Sixty years ago in October 1962, the installation of medium-range missiles in Cuba by the Soviet Union created a security vacuum between the United States of America and the Soviet Union, and led the world to the brink of a nuclear war. The dossier held at Library am Guisanplatz sheds light on the levels of escalation of the crisis.

22.12.2022 | Library Am Guisanplatz, Mathias Kobel

The picture shows missile air bases in Cuba in October 1962. 
Missile sites in Cuba in October 1962 (US graphic) (Image: John F. Kennedy Presidential Library and Museum, Boston)

The trigger

The photographs taken from an American Lockheed U-2 reconnaissance aircraft flying over the west coast of Cuba on 15 October 1962 caused a great stir in Washington. The pictures showed S-75 anti-aircraft missiles ready for launch and launch pads for Soviet R-12 medium-range missiles, which could be equipped with a nuclear warhead.
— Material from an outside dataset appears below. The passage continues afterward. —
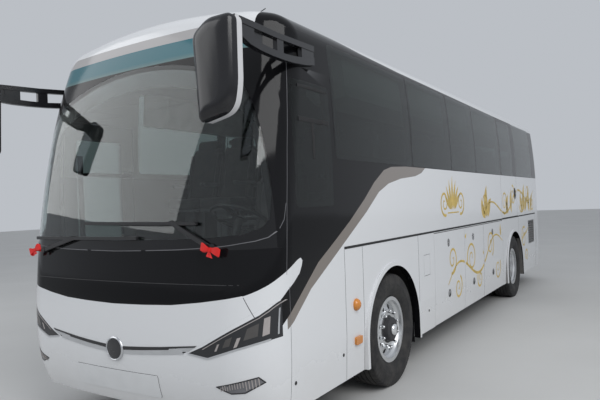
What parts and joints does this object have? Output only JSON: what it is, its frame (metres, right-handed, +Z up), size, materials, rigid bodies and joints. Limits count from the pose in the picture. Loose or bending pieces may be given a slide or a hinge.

The threat of a nuclear attack was suddenly dangerously close to home.

The stationing of launch pads in Cuba was the USSR's response to the 1959 deployment of American medium-range Jupiter missiles at Izmir in Turkey and at Gioia del Colle near Bari in Italy with a range of 2,400 kilometres. This was part of the USSR's secret Operation Anadyr, with which the Soviet Union supplied the Cuban armed forces with weapons and material from 1961 onwards to counter direct military intervention by the US.

Creation of a crisis team

On 16 October 1962, immediately after being briefed on the events in Cuba, John F. Kennedy (1917-1963), the 35th President of the United States of America, under great time pressure, set up a special group, the ExComm (Executive Committee of the National Security Council), which was composed of members of the National Security Council and other political and military actors. Robert McNamara (1916-2009), then US Secretary of Defence, advocated the use of a naval blockade.

In his radio and television broadcast on the evening of 22 October 1962, President Kennedy informed the public about the events, ordered a naval blockade against Cuba, and called on the USSR to  dismantle and withdraw all offensive weapons in Cuba. The US Armed Forces around the world were put on heightened operational readiness. Two days later, the blockade went into effect.

A time bomb

In the nerve-wracking six days that followed, various scenarios to avert the threat of a nuclear strike were considered at the highest levels.

In a secret correspondence, Nikita Khrushchev (1894-1971), first secretary of the Communist Party of the Soviet Union, and President Kennedy, eventually agreed on the dismantling and withdrawal of Soviet missiles from Cuba under UN supervision. President Kennedy promised to lift the naval blockade and not attack Cuba if the intermediate-range missiles were withdrawn from the island.

Before a solution was reached, there was a critical incident on 27 October 1962 when United States Air Force pilot, Major Rudolf Anderson Jr. (1927-1962), was shot down and killed during a Lockheed U-2 high-altitude reconnaissance mission over Cuba by one of two Soviet-supplied S-75 anti-aircraft missiles. Fortunately, the incident did not result in nuclear retaliation.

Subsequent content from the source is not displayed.